▶ **EXERCISE DIRECTIONS**:
Show, in full, each line of the data that contains "from".

= = =

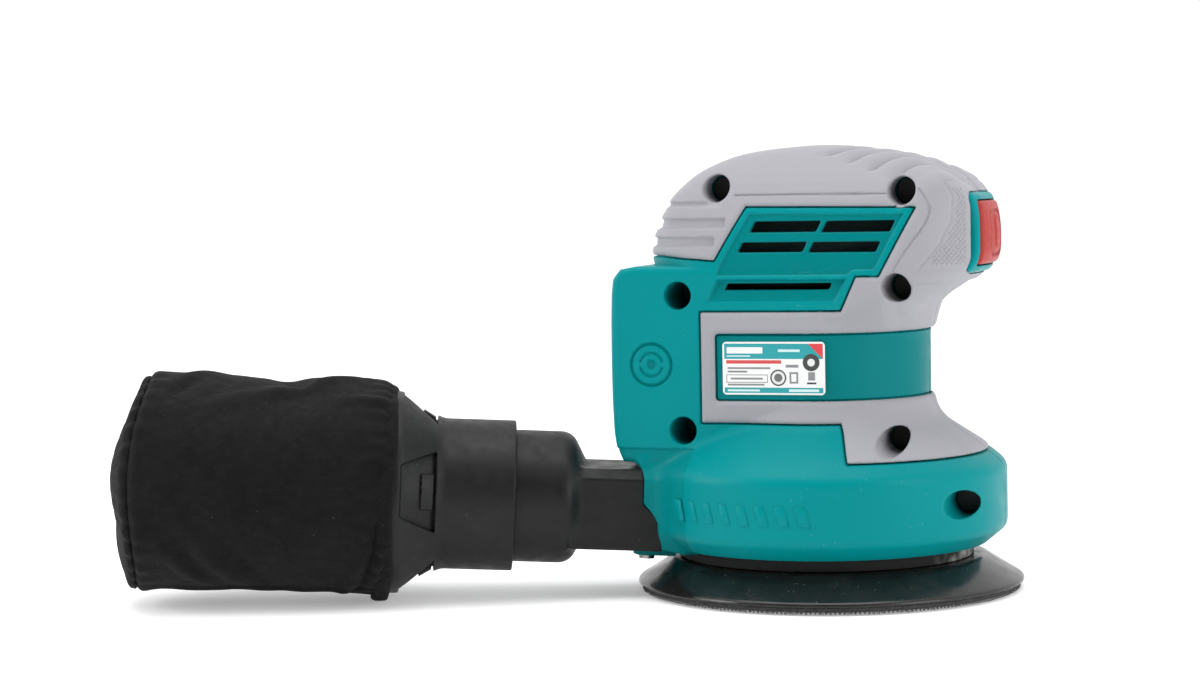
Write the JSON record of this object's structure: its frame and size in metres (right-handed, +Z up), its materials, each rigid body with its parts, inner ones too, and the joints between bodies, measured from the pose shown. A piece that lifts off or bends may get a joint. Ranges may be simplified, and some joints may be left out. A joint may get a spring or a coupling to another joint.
{
  "type": "orbital sander",
  "caption": "Battery palm sander with a round pad on an eccentric spindle, a clamshell casing, a switch, an empty battery dock and an angled dust port with a bag.",
  "frame": {"origin": "centre of the sanding face on the motor axis, on the surface that the pad rests on", "axes": "+Z up along the motor axis, +X from the battery dock to the switch, -Y to the side that the housing screws enter"},
  "size_m": [0.2881, 0.1736, 0.1428],
  "materials": {
    "teal_plastic": "satin moulded ABS/PA",
    "grey_grip": "matte soft overmould",
    "black_plastic": "satin",
    "red_rubber": "matte",
    "label": null,
    "steel": "brushed",
    "bright_steel": "ground and polished",
    "zinc": "cast",
    "aluminium": "die cast",
    "copper": "enamelled copper",
    "brass": "plain",
    "magnet": "ferrite",
    "carbon": "pressed carbon",
    "board": "solder mask",
    "wire": "wire insulation",
    "pad_rubber": "moulded, semi gloss",
    "hook": "hook fastener",
    "brake_rubber": "soft ring",
    "bag_fabric": "woven polyester",
    "bag_trim": "bias binding"
  },
  "bodies": {
    "housing": {"right_housing": "teal_plastic", "left_housing": "teal_plastic", "right_grip": "grey_grip", "left_grip": "grey_grip", "rating_label": "label", "switch_bezel": "teal_plastic", "switch_module": "black_plastic", "control_board": "board", "board_components": "black_plastic", "motor_can": "steel", "motor_magnets": "magnet", "motor_end_bell": "black_plastic", "brush_holders": "brass", "carbon_brushes": "carbon", "upper_bearing": "bright_steel", "lower_bearing": "bright_steel", "bearing_plate": "aluminium", "motor_screws": "steel", "fan_shroud": "black_plastic", "brake_ring": "brake_rubber", "battery_terminal_block": "black_plastic", "battery_terminals": "brass", "battery_leads": "wire", "motor_leads": "wire", "dust_port_adapter": "black_plastic", "port_screw": "steel", "housing_screws": "steel"},
    "spindle": {"motor_shaft": "bright_steel", "rotor_core": "steel", "armature_windings": "copper", "commutator": "copper", "fan": "black_plastic", "counterweight": "zinc", "eccentric_hub": "zinc", "pad_bearing": "bright_steel"},
    "pad": {"pad_spindle": "steel", "pad_hub_plate": "steel", "backing_pad": "pad_rubber", "hook_face": "hook", "pad_screw": "steel", "pad_washer": "steel", "plate_screws": "steel"},
    "button": {"switch_button": "red_rubber"},
    "bag": {"bag_collar": "black_plastic", "dust_bag": "bag_fabric", "bag_mouth_binding": "bag_trim", "bag_frame": "steel"}
  },
  "joints": [
    {"name": "motor_spin", "type": "hinge", "parent": "housing", "child": "spindle", "pos_m": [0, 0, 0.06], "axis": [0, 0, 1], "continuous": true},
    {"name": "pad_spin", "type": "hinge", "parent": "spindle", "child": "pad", "pos_m": [0.00125, 0, 0.01], "axis": [0, 0, 1], "continuous": true},
    {"name": "switch_press", "type": "slide", "parent": "housing", "child": "button", "axis": [-1, 0, 0], "range_m": [0, 0.002], "stiffness_N_per_m": 600},
    {"name": "bag_pull_off", "type": "slide", "parent": "housing", "child": "bag", "axis": [-0.9321, -0.3578, 0.0558], "range_m": [0, 0.04]}
  ]
}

= = =

▶ **THE COMPLETED TASK**:
Write the JSON record of this object's structure: its frame and size in metres (right-handed, +Z up), its materials, each rigid body with its parts, inner ones too, and the joints between bodies, measured from the pose shown. A piece that lifts off or bends may get a joint. Ranges may be simplified, and some joints may be left out. A joint may get a spring or a coupling to another joint.
  "frame": {"origin": "centre of the sanding face on the motor axis, on the surface that the pad rests on", "axes": "+Z up along the motor axis, +X from the battery dock to the switch, -Y to the side that the housing screws enter"},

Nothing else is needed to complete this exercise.